Selon de nombreux témoignages recueillis sur place par France Télévisions, beaucoup ont été pris de court. A Paiporta, les téléphones ont reçu le message d'alerte à 20h10. "Les alarmes ont sonné quand on avait déjà de l'eau partout. On avait déjà sauvé une femme avec ses deux bébés, un homme enfermé dans sa voiture", détaille Txelo Enrique, une habitante, auprès de franceinfo. A Chiva, à l'ouest de Valence, même constat. María José, une habitante, raconte à l'AFP que, lorsque la pluie s'est intensifiée, "nous n'avons reçu aucune alerte, si bien que ma fille est quand même allée à l'école". "Ce n'est qu'à 23 heures que les gendarmes m'ont prévenue que la rivière avait débordé", assure-t-elle.

Du fait des dommages subis par le réseau téléphonique, d'autres habitants ont reçu des alertes avec un décalage temporel important, parfois le lendemain de l'envoi, comme l'a constaté France Télévisions. De fait, certains sinistrés comme Juan, interrogé par franceinfo à Alfafar dimanche, sont persuadés que "beaucoup de morts auraient pu être évitées si les alertes étaient arrivées avant"

Des critiques rejetées en bloc par le président de la région, Carlos Mazon. Il assure avoir suivi le protocole d'urgence en vigueur. "Dès le début, des alertes ont été émises par tous les canaux habituels par lesquels les alertes rouges ont toujours été émises", affirmait-il sur X vendredi. 

Une aide insuffisante pour les sinistrés

Une fois la catastrophe survenue, c'est le manque de réactivité des autorités qui est pointé du doigt.

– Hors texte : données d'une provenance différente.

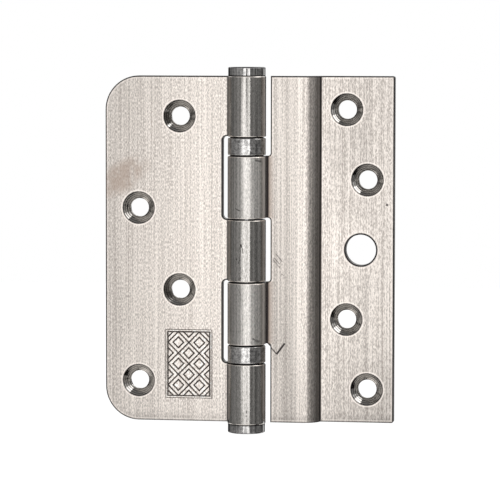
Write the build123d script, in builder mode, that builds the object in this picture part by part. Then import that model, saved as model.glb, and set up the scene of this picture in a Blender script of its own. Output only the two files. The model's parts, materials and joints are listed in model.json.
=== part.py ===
from build123d import *
from math import acos, asin, cos, degrees, radians, sin
import os

# Composite door hinge: a stainless steel butt hinge with two ball bearings, opened flat.
# All sizes are in millimetres. X runs across the leaves, Y to the back and Z up the pin.
# The origin is the centre of the plain locating hole, at mid-height of the frame leaf,
# on the back face that lies against the frame. The door leaf is on the -X side.

# Leaves: widths run from the pin line to the outer edge
leaf_height = 101.6
door_leaf_width = 42.5
frame_leaf_width = 42.5
plate_thickness = 3.0
door_corner_radius = 10.0
frame_corner_radius = 0.6
edge_break = 0.3

# Crank of the frame leaf, which steps back by the drop
crank_start = 16.0
crank_drop = 4.0
crest_radius = 5.2
foot_radius = 0.4

# Barrel: rolled knuckles round one pin
pin_diameter = 5.1
pin_clearance = 0.05
seam_gap = 0.25
centre_knuckle = 18.0
frame_knuckle = 18.1
knuckle_gap = 0.4
door_notch_edge = 7.6
frame_notch_edge = 6.6
door_notch_radius = 1.2
frame_notch_radius = 0.9
notch_overrun = 1.0

# Buttons that close the barrel's two ends
tip_diameter = 10.9
tip_height = 2.6
tip_spigot = 6.0
tip_edge_radius = 0.35

# Ball bearings, each filling the room between a door knuckle and a frame knuckle
bearing_room = 5.7
casing_diameter = 11.1
casing_wall = 0.6
casing_end_gap = 0.4
casing_edge_radius = 0.25
race_clearance = 0.05
race_bore_clearance = 0.15
ball_diameter = 1.2
ball_count = 14
ball_clearance = 0.03
race_gap = 0.7
cage_thickness = 0.4
cage_rim_clearance = 0.1

# Screw holes, countersunk from the front; distances are from the pin line and mid-height
screw_hole_diameter = 5.4
countersink_diameter = 9.45
countersink_angle = 90
door_inner_column = 20.4
door_outer_column = 32.6
door_inner_rows = (39.0, -12.0)
door_outer_rows = (12.0, -39.0)
frame_inner_column = 28.5
frame_outer_column = 34.6
frame_inner_rows = (41.0, -20.5)
frame_outer_rows = (20.5, -41.0)

# Plain locating hole in the frame leaf
locating_hole_diameter = 9.0
locating_hole_offset = 32.7

# Damage on the frame leaf: the lower notch's inner corner is torn off straight, and a
# V-shaped nick runs on from it. Its corners are given from the pin line and mid-height.
nick_width = 0.3
nick_depth = 0.25
nick_start = (6.3, -28.1)
nick_bottom = (8.5, -30.6)
nick_end = (10.8, -27.5)

# Sizes that follow from those above
bore_radius = pin_diameter / 2 + pin_clearance
barrel_radius = bore_radius + plate_thickness
half_height = leaf_height / 2
centre_end = centre_knuckle / 2
frame_knuckle_start = centre_end + knuckle_gap
frame_knuckle_end = frame_knuckle_start + frame_knuckle
door_knuckle_start = frame_knuckle_end + bearing_room
bearing_mid = frame_knuckle_end + bearing_room / 2

pin_x = -locating_hole_offset
pin_y = -(barrel_radius + crank_drop)
face_y = pin_y + bore_radius
low_face_y = face_y + crank_drop

# Working planes: the frame side is seen from above and the door side from below, so
# that both draw their plate towards +X. The front ones face the viewer, with Z upwards.
pin_plane = Plane(origin=(pin_x, pin_y, 0))
door_section_plane = Plane(origin=(pin_x, pin_y, 0), x_dir=(-1, 0, 0), z_dir=(0, 0, -1))
front_plane = Plane(origin=(pin_x, face_y, 0), x_dir=(1, 0, 0), z_dir=(0, -1, 0))
low_front_plane = Plane(origin=(pin_x, low_face_y, 0), x_dir=(1, 0, 0), z_dir=(0, -1, 0))
axis_plane = Plane(origin=(pin_x, pin_y, 0), x_dir=(1, 0, 0), z_dir=(0, -1, 0))
pin_axis = Axis((pin_x, pin_y, 0), (0, 0, 1))

os.makedirs("parts", exist_ok=True)


def save(part, name):
    """Label a finished piece and write its STEP file."""
    part.label = name
    export_step(part, f"parts/{name}.step")


def rolled_eye():
    """Draw the bore, barrel and end of an eye whose plate leaves towards +X.

    The plate's back is tangent to the barrel and its front to the bore. The rolled
    end is cut square and stops just short of the plate's front face.
    """
    tangent_angle = 90
    end_angle = asin((bore_radius - seam_gap) / barrel_radius)
    sweep = 360 - tangent_angle + degrees(end_angle)
    CenterArc((0, 0), bore_radius, tangent_angle, sweep)
    CenterArc((0, 0), barrel_radius, tangent_angle, sweep)
    Line(
        (bore_radius * cos(end_angle), bore_radius * sin(end_angle)),
        (barrel_radius * cos(end_angle), barrel_radius * sin(end_angle)),
    )


def cut_notch(edge_x, reach_x, low_z, high_z, corner, finish_corner=fillet):
    """Cut one notch through eye and plate, from the edge across the barrel."""
    with BuildSketch(front_plane) as notch:
        with Locations(((edge_x + reach_x) / 2, (low_z + high_z) / 2)):
            Rectangle(abs(reach_x - edge_x), high_z - low_z)
        finish_corner(notch.vertices(), corner)
    extrude(notch.sketch, amount=2 * barrel_radius, both=True, mode=Mode.SUBTRACT)


def countersink(plane, column, rows):
    """Sink one column of screw holes into a leaf's front face."""
    with Locations(plane):
        with Locations(*[(column, row) for row in rows]):
            CounterSinkHole(
                radius=screw_hole_diameter / 2,
                counter_sink_radius=countersink_diameter / 2,
                counter_sink_angle=countersink_angle,
            )


def break_edges(leaf, bends):
    """Round a leaf's cut outline, front and back, by the edge break.

    The lines where a flat runs smoothly into a bend, given by their distances from
    the pin line, are left alone. The rounding goes on round the knuckles' ends.
    """
    outline = ShapeList()
    for flat in leaf.faces().filter_by(GeomType.PLANE).filter_by(Axis.Y):
        for edge in flat.outer_wire().edges():
            offset = abs(edge.center().X - pin_x)
            smooth = any(abs(offset - bend) < edge_break for bend in bends)
            if not smooth:
                outline.append(edge)
    fillet(outline, edge_break)


# Door leaf: flat plate with the top, middle and bottom knuckles
door_reach = barrel_radius + door_notch_radius + notch_overrun
with BuildPart() as door_leaf:
    with BuildSketch(door_section_plane):
        with BuildLine():
            rolled_eye()
            Polyline(
                (0, bore_radius),
                (door_leaf_width, bore_radius),
                (door_leaf_width, barrel_radius),
                (0, barrel_radius),
            )
        make_face()
    extrude(amount=half_height, both=True)
    outer_corners = door_leaf.edges().filter_by(Axis.Y).group_by(Axis.X)[0]
    fillet(outer_corners, door_corner_radius)
    for side in (1, -1):
        low, high = sorted((side * centre_end, side * door_knuckle_start))
        cut_notch(-door_notch_edge, door_reach, low, high, door_notch_radius)
    break_edges(door_leaf, (0,))
    countersink(front_plane, -door_inner_column, door_inner_rows)
    countersink(front_plane, -door_outer_column, door_outer_rows)
save(door_leaf.part, "door_leaf")

# Frame leaf: cranked plate with the two knuckles between
crest_turn = acos(1 - crank_drop / (crest_radius + foot_radius))
foot_x = crank_start + (crest_radius + foot_radius) * sin(crest_turn)
crest_centre = (crank_start, bore_radius + crest_radius)
foot_centre = (foot_x, bore_radius + crank_drop - foot_radius)
crest_degrees = degrees(crest_turn)
low_front = bore_radius + crank_drop
low_back = barrel_radius + crank_drop
frame_reach = -(barrel_radius + frame_notch_radius + notch_overrun)
open_end = half_height + 2 * frame_notch_radius
with BuildPart() as frame_leaf:
    with BuildSketch(pin_plane):
        with BuildLine():
            rolled_eye()
            Line((0, bore_radius), (crank_start, bore_radius))
            Line((0, barrel_radius), (crank_start, barrel_radius))
            CenterArc(crest_centre, crest_radius, -90, crest_degrees)
            CenterArc(crest_centre, crest_radius - plate_thickness, -90, crest_degrees)
            CenterArc(foot_centre, foot_radius, 90, crest_degrees)
            CenterArc(foot_centre, foot_radius + plate_thickness, 90, crest_degrees)
            Polyline(
                (foot_x, low_front),
                (frame_leaf_width, low_front),
                (frame_leaf_width, low_back),
                (foot_x, low_back),
            )
        make_face()
    extrude(amount=half_height, both=True)
    outer_corners = frame_leaf.edges().filter_by(Axis.Y).group_by(Axis.X)[-1]
    fillet(outer_corners, frame_corner_radius)
    for low, high, finish in (
        (frame_knuckle_end, open_end, fillet),
        (-frame_knuckle_start, frame_knuckle_start, fillet),
        (-open_end, -frame_knuckle_end, chamfer),
    ):
        cut_notch(frame_notch_edge, frame_reach, low, high, frame_notch_radius, finish)
    break_edges(frame_leaf, (0, crank_start, foot_x))
    with BuildSketch(front_plane):
        with BuildLine():
            Polyline(nick_start, nick_bottom, nick_end)
        trace(line_width=nick_width)
    extrude(amount=-nick_depth, mode=Mode.SUBTRACT)
    countersink(low_front_plane, frame_inner_column, frame_inner_rows)
    countersink(low_front_plane, frame_outer_column, frame_outer_rows)
    with Locations(low_front_plane):
        with Locations((locating_hole_offset, 0)):
            Hole(radius=locating_hole_diameter / 2)
save(frame_leaf.part, "frame_leaf")

# Pin: runs between the spigots of the two tips
pin_half_length = half_height - tip_spigot
with BuildPart() as hinge_pin:
    with BuildSketch(pin_plane.offset(-pin_half_length)):
        Circle(pin_diameter / 2)
    extrude(amount=2 * pin_half_length)
save(hinge_pin.part, "hinge_pin")

# Tips: a button on each end of the barrel, its spigot pressed into the knuckle's bore
for name, outwards in (("top_tip", 1), ("bottom_tip", -1)):
    with BuildPart() as tip:
        with BuildSketch(pin_plane.offset(outwards * half_height)):
            Circle(tip_diameter / 2)
        extrude(amount=outwards * tip_height)
        outer_rim = tip.edges().group_by(Axis.Z)[-1 if outwards > 0 else 0]
        fillet(outer_rim, tip_edge_radius)
        with BuildSketch(pin_plane.offset(outwards * half_height)):
            Circle(bore_radius)
        extrude(amount=-outwards * tip_spigot)
    save(tip.part, name)

# Ball bearings: each has a casing and one race on the frame's knuckle, the other race
# on the door's knuckle, and a cage of balls that rolls between the two races
casing_inner = casing_diameter / 2 - casing_wall
race_inner = pin_diameter / 2 + race_bore_clearance
ball_radius = ball_diameter / 2
for level, upwards in (("upper", 1), ("lower", -1)):
    mid_z = upwards * bearing_mid
    half_room = bearing_room / 2

    with BuildPart() as casing:
        with BuildSketch(axis_plane):
            with Locations((casing_inner + casing_wall / 2, mid_z)):
                Rectangle(casing_wall, bearing_room - 2 * casing_end_gap)
        revolve(axis=pin_axis)
        rims = casing.edges().filter_by(GeomType.CIRCLE).sort_by(SortBy.RADIUS)
        fillet(rims[-2:], casing_edge_radius)
    save(casing.part, f"{level}_bearing_casing")

    ball_path = (race_inner + casing_inner) / 2
    for race_name, outwards, race_outer in (
        ("frame_race", -upwards, casing_inner),
        ("door_race", upwards, casing_inner - race_clearance),
    ):
        race_height = half_room - race_gap / 2
        race_z = mid_z + outwards * (half_room - race_height / 2)
        with BuildPart() as race:
            with BuildSketch(axis_plane):
                with Locations(((race_inner + race_outer) / 2, race_z)):
                    Rectangle(race_outer - race_inner, race_height)
                with Locations((ball_path, mid_z)):
                    Circle(ball_radius + ball_clearance, mode=Mode.SUBTRACT)
            revolve(axis=pin_axis)
        save(race.part, f"{level}_{race_name}")

    with BuildPart() as cage:
        with BuildSketch(pin_plane.offset(mid_z)):
            Circle(casing_inner - cage_rim_clearance)
            Circle(race_inner + cage_rim_clearance, mode=Mode.SUBTRACT)
            with PolarLocations(ball_path, ball_count):
                Circle(ball_radius + ball_clearance, mode=Mode.SUBTRACT)
        extrude(amount=cage_thickness / 2, both=True)
    save(cage.part, f"{level}_ball_cage")

    with BuildPart(pin_plane.offset(mid_z)) as balls:
        with PolarLocations(ball_path, ball_count):
            Sphere(ball_radius)
    save(balls.part, f"{level}_balls")
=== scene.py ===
import json
import math

import bpy
import numpy as np
from bpy.props import FloatProperty, FloatVectorProperty, IntProperty, PointerProperty
from mathutils import Matrix, Vector


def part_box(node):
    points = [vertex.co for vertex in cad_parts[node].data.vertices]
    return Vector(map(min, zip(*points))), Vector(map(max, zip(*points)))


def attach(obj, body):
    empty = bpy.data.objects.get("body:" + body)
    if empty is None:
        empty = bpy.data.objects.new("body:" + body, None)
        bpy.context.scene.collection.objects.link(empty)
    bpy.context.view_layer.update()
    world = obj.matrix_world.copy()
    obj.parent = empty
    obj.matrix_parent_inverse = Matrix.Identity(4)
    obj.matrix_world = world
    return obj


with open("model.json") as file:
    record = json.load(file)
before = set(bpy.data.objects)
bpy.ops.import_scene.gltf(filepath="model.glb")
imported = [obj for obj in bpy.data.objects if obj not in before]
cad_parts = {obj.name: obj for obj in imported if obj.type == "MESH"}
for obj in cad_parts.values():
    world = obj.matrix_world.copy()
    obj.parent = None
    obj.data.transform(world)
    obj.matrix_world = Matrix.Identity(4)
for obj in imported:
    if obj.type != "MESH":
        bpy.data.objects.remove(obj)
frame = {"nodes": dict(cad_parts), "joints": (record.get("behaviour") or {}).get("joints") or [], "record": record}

bl_info = {
    "name": "Composite Door Hinge",
    "version": (1, 0, 0),
    "blender": (4, 5, 0),
    "location": "3D View > Sidebar > Hinge",
    "description": "Finishes a ball-bearing butt hinge and sets up its studio",
    "category": "Object",
}

MM = 0.001
NODES = frame["nodes"]
MOUNTS = {mount["name"]: mount for mount in frame["record"]["mounts"]}
SWING = next(joint for joint in frame["joints"] if joint["name"] == "door_swing")
PIN = Vector(SWING["pos_m"])
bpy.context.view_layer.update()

# Sizes in millimetres, counted from the pin's axis at mid-height, +Z up and +Y to the back.
PLATE = 3.0


def from_pin(point):
    """A place in metres becomes millimetres from the pin."""
    return tuple(round((value - start) / MM, 4) for value, start in zip(point, PIN))


def screw_holes(*names):
    """The centres, as (x, z), of the two holes of each screw pattern."""
    centres = []
    for name in names:
        x, _, z = from_pin(MOUNTS[name]["pos_m"])
        half = MOUNTS[name]["dims"]["spacing_y_mm"] / 2
        centres += [(x, z - half), (x, z + half)]
    return centres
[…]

Pour certains sinistrés, l'aide aux habitants aurait pu être déployée plus rapidement. "Ici, on est en train de crever", témoignait auprès de l'AFP samedi Oscar Hernandez, un habitant de Chiva "en colère". "Le président de la région [de Valence] n'a pas bougé", dénonçait-il, réclamant "une enquête" pour déterminer "les responsabilités". Un sinistré de Paiporta tenait le même discours à franceinfo jeudi :

"Personne n’est venu nous voir, on ne nous a rien dit, on n’est pas venu nous apporter à manger ou un colis. Voilà deux jours qu’on essaie de survivre."

José Enrique, habitant de Paiporta

à franceinfo

A Alfafar, plus au sud, les "autorités nous ont laissés seuls", regrettait samedi Estrella Caceres, 66 ans. "Merci aux gens qui sont venus nous aider, merci à tous, parce que du côté des autorités, il n'y a personne." Le maire de la ville, Juan Ramon Adsuara, faisait part du même sentiment : "Bien sûr, on est en colère à Alfafar, parce que nous avons besoin du déploiement de l'armée. J'ai demandé au gouvernement et au ministre de déployer tous les moyens, qu'ils soient aériens ou autre", témoignait-il vendredi auprès de RFI.

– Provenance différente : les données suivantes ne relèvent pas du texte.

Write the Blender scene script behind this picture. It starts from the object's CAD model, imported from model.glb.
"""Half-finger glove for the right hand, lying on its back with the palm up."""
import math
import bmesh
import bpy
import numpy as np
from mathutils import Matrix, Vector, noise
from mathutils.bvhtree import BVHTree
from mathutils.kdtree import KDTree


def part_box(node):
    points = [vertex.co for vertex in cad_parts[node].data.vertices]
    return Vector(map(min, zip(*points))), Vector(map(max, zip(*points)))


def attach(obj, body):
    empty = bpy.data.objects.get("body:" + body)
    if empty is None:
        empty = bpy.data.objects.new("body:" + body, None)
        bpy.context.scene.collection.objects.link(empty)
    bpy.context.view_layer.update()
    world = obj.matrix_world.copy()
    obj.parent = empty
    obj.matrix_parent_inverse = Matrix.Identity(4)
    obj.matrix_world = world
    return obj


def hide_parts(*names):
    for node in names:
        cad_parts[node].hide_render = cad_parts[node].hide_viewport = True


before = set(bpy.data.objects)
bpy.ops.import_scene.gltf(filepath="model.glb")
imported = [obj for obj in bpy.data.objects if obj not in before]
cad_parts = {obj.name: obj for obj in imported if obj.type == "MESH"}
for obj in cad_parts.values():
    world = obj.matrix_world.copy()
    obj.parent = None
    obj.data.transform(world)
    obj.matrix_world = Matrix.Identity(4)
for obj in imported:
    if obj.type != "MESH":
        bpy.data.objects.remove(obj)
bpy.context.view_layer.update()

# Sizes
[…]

En marge de la visite des dirigeants politiques et du couple royal, dimanche, l'incompréhension est aussi de mise. "Que cherchaient-ils avec cette visite ? Les gens sont très en colère. Pedro Sánchez aurait dû venir le premier jour avec une pelle", s'agace un habitant auprès d'El País. "Je comprends l'indignation sociale", a répondu le président de région Carlos Mazon, sur X, à l'issue de ce déplacement houleux.

Des politiques qui ont fini par s'accorder

Pour répondre à ces critiques, la région et l'exécutif se sont d'abord rejeté la responsabilité. Le conservateur Carlos Mazon, soutenu par le chef de son parti, d'opposition, Alberto Nunez Feijoo, a d'abord accablé le gouvernement du socialiste Pedro Sánchez. Avant de changer de ton, après une rencontre, jeudi, et de parler d'une même voix. "Je réitère une fois de plus ma gratitude aux membres du gouvernement", a-t-il notamment déclaré.

Samedi, le président de la région de Valence a promis des mesures d'aides économiques et le retour à l'ordre, après des signalements de pillages. "Il y a des gens qui ont pu se sentir seuls, désemparés, peu protégés et je le comprends", a-t-il reconnu.

Un peu plus tôt, Pedro Sanchez avait annoncé le doublement des renforts de policiers et gardes civils envoyés sur place, de 5 000 à 10 000, et annoncé l'envoi de 5 000 soldats supplémentaires, portant leur effectif total à 7 500, soit le "plus gros déploiement de forces armées jamais effectué en Espagne en temps de paix". Des renforts, décidés quatre jours après le drame, qui n'ont pas suffi à apaiser les esprits.